One last thing, be generous with giving your stanky laundry to the humans. It's basically free stuff for you (because your dorfs have better taste than to wear that trash) and traders who think they're making a big profit will bring back more of the things that they think will make them a profit. That one number in the trade window that represents the value you're giving them? That should be green every time because it indicates a deal they won't hesitate to take. The same should be true when dealing with your own kind (but maybe don't sell trash to your cousins) because contrary to what some have said, you don't have to make any donations to the dwarven traders to become the seat of the land. After a few years of traders reporting that your fortress is absolutely killing it because of all the stuff they get from you, your monarch is just going to show up and move in just to get some of that sweet, sweet shell crafts action for themselves.

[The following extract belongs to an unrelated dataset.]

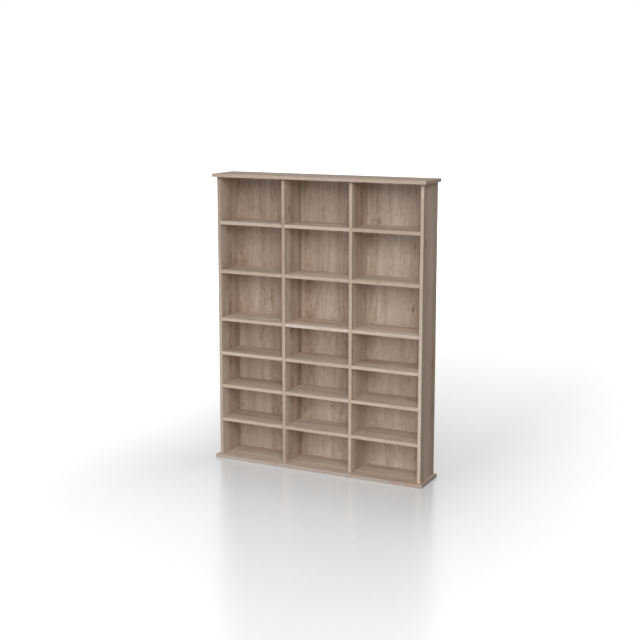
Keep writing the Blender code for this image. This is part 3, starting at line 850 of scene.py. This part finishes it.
def cut_socket(piece, flats, radius, depth):
    """Sinks a socket with flat sides into the piece, from its origin along Z."""
    tool = start_piece(
        "socket_tool", bpy.ops.mesh.primitive_cylinder_add,
        vertices=flats, radius=radius, depth=depth * 2,
    )
    cut = piece.modifiers.new("socket", "BOOLEAN")
    cut.operation = "DIFFERENCE"
    cut.object = tool
    select_only(piece)
    bpy.ops.object.modifier_apply(modifier=cut.name)
    bpy.data.objects.remove(tool)


def copy_piece(piece, name):
    twin = piece.copy()
    twin.data = piece.data.copy()
    twin.name = twin.data.name = name
    bpy.context.scene.collection.objects.link(twin)
    return twin


def make_one_each(pattern, node_prefix, piece_prefix):
    """Pairs of a piece and its CAD node: the pattern itself for the first, copies of it for the rest."""
    nodes = [name for name in sorted(NODES) if name.startswith(node_prefix)]
    names = [node.replace(node_prefix, piece_prefix) for node in nodes]
    pattern.name = pattern.data.name = names[0]
    pieces = [pattern] + [copy_piece(pattern, name) for name in names[1:]]
    return list(zip(pieces, nodes))


def seat(piece, place, turn, material, node):
    """Turns and moves a finished piece to its place, and lets it stand for its CAD node."""
    select_only(piece)
    piece.rotation_euler = turn
    piece.location = place
    bpy.ops.object.transform_apply(location=True, rotation=True, scale=True)
    bpy.ops.object.shade_smooth_by_angle(angle=SMOOTH_BELOW)
    piece.data.materials.clear()
    piece.data.materials.append(material)
    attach(piece, ROOT)
    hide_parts(node)


# Cover caps: a crowned disc on the board's face, with a stem in the cam

CAP_RADIUS = 0.0085
CAP_STAND = 0.0011
CAP_SIDES = 48
CAP_PROFILE = (
    (0.0, CAP_STAND),
    (0.0030, CAP_STAND - 0.00005),
    (0.0056, CAP_STAND - 0.00018),
    (0.0072, CAP_STAND - 0.00036),
    (0.0080, CAP_STAND - 0.00052),
    (0.0084, CAP_STAND - 0.00066),
    (CAP_RADIUS, 0.00034),
    (0.0083, 0.0003),
    (0.0024, 0.0003),
    (0.0022, -0.0010),
    (0.0018, -0.0018),
    (0.0, -0.0018),
)


def add_cover_caps(material):
    pattern = turn_on_lathe("cover_cap", CAP_PROFILE, CAP_SIDES)
    for (cap, node), upright in zip(make_one_each(pattern, "cam_cap_", "cover_cap_"), UPRIGHTS):
        x, y, z = middle_of(node)
        board_low, board_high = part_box(upright)
        faces_right = x > middle_of(upright)[0]
        face = board_high[0] if faces_right else board_low[0]
        turn = (0, pi / 2 if faces_right else -pi / 2, 0)
        seat(cap, (face, y, z), turn, material, node)


# Connecting screws: countersunk head below, smooth shank, threaded core, point above

SCREW_LENGTH = 0.0500
SCREW_SIDES = 32
SCREW_PROFILE = (
    (0.0, 0.0),
    (0.00465, 0.0),
    (0.00495, 0.00012),
    (0.0050, 0.00035),
    (0.00355, 0.0026),
    (0.0035, 0.0030),
    (0.0035, 0.0206),
    (0.0033, 0.0210),
    (0.0025, 0.0218),
    (0.0025, SCREW_LENGTH - 0.0040),
    (0.0010, SCREW_LENGTH - 0.0002),
    (0.0, SCREW_LENGTH),
)
THREAD_CORE = 0.0024
THREAD_CREST = 0.00345
THREAD_PITCH = 0.0022
THREAD_FLANK = THREAD_PITCH * 0.42
THREAD_START = 0.0238
THREAD_TURNS = 10
HEX_FLATS = 6
HEX_RADIUS = 0.0023
HEX_DEPTH = 0.0030


def add_bottom_screws(material):
    pattern = turn_on_lathe("connecting_screw", SCREW_PROFILE, SCREW_SIDES)
    cut_socket(pattern, HEX_FLATS, HEX_RADIUS, HEX_DEPTH)
    thread = wind_thread(
        "thread", THREAD_CORE, THREAD_CREST, THREAD_FLANK,
        THREAD_PITCH, THREAD_START, THREAD_TURNS, SCREW_SIDES,
    )
    join_to(pattern, thread)
    for screw, node in make_one_each(pattern, "bottom_screw_", "connecting_screw_"):
        x, y, _ = middle_of(node)
        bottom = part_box(node)[0][2]
        seat(screw, (x, y, bottom), (0, 0, 0), material, node)


# Panel pins: a low domed head behind, and a point in front

PIN_LENGTH = 0.020
PIN_SIDES = 16
PIN_PROFILE = (
    (0.0, 0.0),
    (0.0009, -0.00006),
    (0.0013, -0.00022),
    (0.0014, -0.00042),
    (0.0013, -0.0006),
    (0.0007, -0.0007),
    (0.0007, -PIN_LENGTH + 0.002),
    (0.0, -PIN_LENGTH),
)


def add_back_pins(material):
    pattern = turn_on_lathe("panel_pin", PIN_PROFILE, PIN_SIDES)
    for pin, node in make_one_each(pattern, "back_pin_", "panel_pin_"):
        x, _, z = middle_of(node)
        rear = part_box(node)[1][1]
        seat(pin, (x, rear, z), (-pi / 2, 0, 0), material, node)


# Studio

# The floor lies just below the rack, so that the two share no plane
FLOOR_LEVEL = -0.0003
FLOOR_SIZE = 60.0
FLOOR_GREYS = ((0.26, 0.26, 0.258), (0.29, 0.29, 0.288))
FLOOR_ROUGHNESS, FLOOR_ROUGHNESS_SPREAD = 0.20, 0.06
FLOOR_IOR = 1.9
FLOOR_STREAKS = Layer(40.0, 2.0)

# How much painted white light the floor shows of itself, against the distance from the rack in metres:
# weakest by the rack, so the floor is painted greyer round it
FLOOR_GLOW = (
    (0.0, 0.325), (0.1, 0.385), (0.2, 0.44), (0.3, 0.49), (0.45, 0.56),
    (0.6, 0.61), (0.9, 0.69), (1.5, 0.84), (2.5, 0.97),
)
GLOW_REACH = 2.5
# The white comes on more slowly before and behind the rack, by these shares of the distance, which paints a
# longer grey before it and a long painted shadow behind it
FRONT_LAG = 0.67
REAR_LAG = 0.19
REAR_LAG_ENDS = 2.4
# Mirrored in a glossy surface, the white shows by this share
GLOSSY_SHARE = 0.4

# Lamps: place, aim, width and height in metres, power in watts, and whether gloss mirrors them
SOFTBOXES = {
    "key_softbox": ((3.73, -8.0, 5.34), RACK_MIDDLE, 5.0, 5.4, 613, True),
    "high_softbox": ((2.11, -4.53, 9.31), RACK_MIDDLE, 5.0, 3.2, 128, True),
    "left_softbox": ((-2.83, -6.06, 8.08), RACK_MIDDLE, 5.0, 3.2, 68, True),
    "side_softbox": ((-7.65, -4.41, 5.34), RACK_MIDDLE, 5.0, 3.2, 160, True),
    "rear_softbox": ((-3.36, 9.22, 2.56), RACK_MIDDLE, 6.0, 3.4, 560, False),
}
CARDS = {
    "floor_card": ((0, -0.75, 0.02), (0, -0.1, 0.5), 1.4, 0.7, 2.9, False),
    "front_card": ((0, -1.3, 0.45), (0, 0, 0.5), 1.8, 0.4, 2.2, False),
}

# Camera, fitted to the edges in the photograph: its focal length and centre row are in pixels
PICTURE = 640
FOCAL_PIXELS = 1192.7
CENTRE_ROW = 284
CAMERA_PLACE = (2.2740, -4.6549, 1.6773)
CAMERA_YAW = radians(26.21)
CAMERA_PITCH = radians(9.24)
SENSOR = 36.0


def floor_finish():
    """A pale, glossy floor: it mirrors the rack softly, keeps its shadow, and fades out to white."""
    material, bench, shader = new_material("studio_floor")
    x, y = bench.split(bench.object_place())[:2]
    streak = bench.grain(FLOOR_STREAKS, x, y, 0.0)
    bench.feed(shader.inputs["Base Color"], bench.mix(streak, *FLOOR_GREYS))
    bench.feed(shader.inputs["Roughness"], bench.weigh(streak, FLOOR_ROUGHNESS_SPREAD, FLOOR_ROUGHNESS))
    shader.inputs["IOR"].default_value = FLOOR_IOR

    # Painted shade: the floor's white light grows with the distance from the rack, so the floor round the
    # rack, and most of all behind it, stays greyer
    beside = bench.past(bench.calc("ABSOLUTE", x), END_REACH)
    before = bench.past(END_FRONT, y)
    behind = bench.past(y, BOARD_REAR)
    further = bench.past(behind, REAR_LAG_ENDS)
    length = bench.add(bench.times(before, FRONT_LAG), bench.times(behind, REAR_LAG), further)
    reach = bench.calc("SQRT", bench.add(bench.times(beside, beside), bench.times(length, length)))
    stops = tuple((far / GLOW_REACH, (level,) * 3) for far, level in FLOOR_GLOW)
    glow = bench.tones(bench.times(reach, 1 / GLOW_REACH), stops)

    ray = bench.put("ShaderNodeLightPath").outputs
    seen = bench.calc("MAXIMUM", ray["Is Camera Ray"], ray["Is Transmission Ray"])
    seen = bench.calc("MAXIMUM", seen, bench.times(ray["Is Glossy Ray"], GLOSSY_SHARE))
    white = bench.put("ShaderNodeEmission", {"Color": glow, "Strength": seen})
    both = bench.put("ShaderNodeAddShader")
    bench.feed_all(both.inputs, (shader.outputs["BSDF"], white.outputs["Emission"]))
    bench.feed(material.node_tree.nodes["Material Output"].inputs["Surface"], both.outputs[0])
    return material


def add_floor(material):
    spot = {"size": FLOOR_SIZE, "location": (0, 0, FLOOR_LEVEL)}
    floor = start_piece("studio_floor", bpy.ops.mesh.primitive_plane_add, **spot)
    floor.data.materials.append(material)
    return floor


def add_lamp(name, place, aim, width, height, power, mirrored):
    light = bpy.data.lights.new(name, "AREA")
    light.shape = "RECTANGLE"
    light.size = width
    light.size_y = height
    light.energy = power
    lamp = bpy.data.objects.new(name, light)
    bpy.context.scene.collection.objects.link(lamp)
    lamp.location = place
    lamp.rotation_euler = (Vector(aim) - Vector(place)).to_track_quat("-Z", "Y").to_euler()
    lamp.visible_camera = False
    lamp.visible_glossy = mirrored
    return lamp


def keep_off_floor(lamp, floor):
    """The small cards light the rack alone, so their edges draw no line on the floor."""
    passed_by = bpy.data.collections.new(lamp.name + "_passes_by")
    passed_by.objects.link(floor)
    passed_by.collection_objects[0].light_linking.link_state = "EXCLUDE"
    lamp.light_linking.receiver_collection = passed_by


def add_world():
    """White air that the camera, gloss and glass see, and that lights nothing else."""
    world = bpy.data.worlds.new("studio_air")
    bpy.context.scene.world = world
    world.use_nodes = True
    bench = Bench(world.node_tree)
    ray = bench.put("ShaderNodeLightPath").outputs
    seen = bench.calc("MAXIMUM", ray["Is Camera Ray"], ray["Is Glossy Ray"])
    seen = bench.calc("MAXIMUM", seen, ray["Is Transmission Ray"])
    backdrop = world.node_tree.nodes["Background"]
    bench.feed(backdrop.inputs["Color"], (1, 1, 1))
    bench.feed(backdrop.inputs["Strength"], seen)


def add_camera():
    lens = bpy.data.cameras.new("photograph_view")
    lens.sensor_width = SENSOR
    lens.lens = FOCAL_PIXELS / PICTURE * SENSOR
    lens.shift_y = (CENTRE_ROW - PICTURE / 2) / PICTURE
    camera = bpy.data.objects.new("photograph_view", lens)
    bpy.context.scene.collection.objects.link(camera)
    camera.location = CAMERA_PLACE
    camera.rotation_euler = (radians(90) - CAMERA_PITCH, 0, CAMERA_YAW)
    bpy.context.scene.camera = camera


def dress_rack():
    dress(SHELVES, shelf_laminate())
    dress(UPRIGHTS, upright_laminate())
    dress(END_BOARDS, end_board_laminate())
    dress(BACKS, backing())
    dress(CAMS, metal("cast_zinc"))
    dress(CAM_BOLTS, metal("bolt_plating"))
    add_cover_caps(cap_plastic())
    add_bottom_screws(metal("screw_plating"))
    add_back_pins(metal("pin_wire"))


def build_studio():
    floor = add_floor(floor_finish())
    add_world()
    for name, facts in SOFTBOXES.items():
        add_lamp(name, *facts)
    for name, facts in CARDS.items():
        keep_off_floor(add_lamp(name, *facts), floor)
    add_camera()


dress_rack()
build_studio()
bpy.context.scene.view_settings.view_transform = "Standard"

Now, I do expect that at some point Toady is going to nerf the resale value of used clothing like they nerfed the mind-wiping overkill that was waterfalls running through fortresses (seriously you'd have thought the water was laced with a mixture of Xanax and MDMA before that got nerfed) but H&M's been selling bumwear at boutique prices for some years now, so... maybe he won't.
As long as high-quality clothes aren't allowed in the stockpile, it should do exactly what you want. Dwarves in master clothes won't ever change them anyway until they're completely ruined, so trash doesn't accumulate as much once you have master clothiers. It's mostly migrant rags that are the problem when you first start making clothes.
Warning, Will Robinson! Stockpiles that contain "refuse" will degrade the things in them over time, and is mainly a thing you want to only do on the surface to speed up destruction of trash you want gone but aren't willing to build an atom-smasher or Giant Automatic Toilet for. Refuse sharing the stockpile means that good clothes that wind up in that shared stockpile will begin degrading immediately and you don't want that.
If you've gotten your hands on some magma smelters and want to start recycling metal endlessly to skill up your weaponcrafters/armorcrafters, go right ahead, but maybe doing this for regular clothing is a needless drain on the dwarven economy.
The objective here is not only to clean up unsightly trash, but also to reduce the number of items since this is a big factor in game performance. There's really nothing to fear from "wasting" clothes since it's an unlimited resource, not that any more will even be produced except through migrants and hostiles, and my method only deals with lower-quality items that can't be reused under any circumstance anyway.
The reason refuse stockpiles usually want to be on the surface is that bodies and animal products cause problems near workers. A small stockpile next to their rest area containing only used clothing will not do this, but it will keep your fort nice and tidy.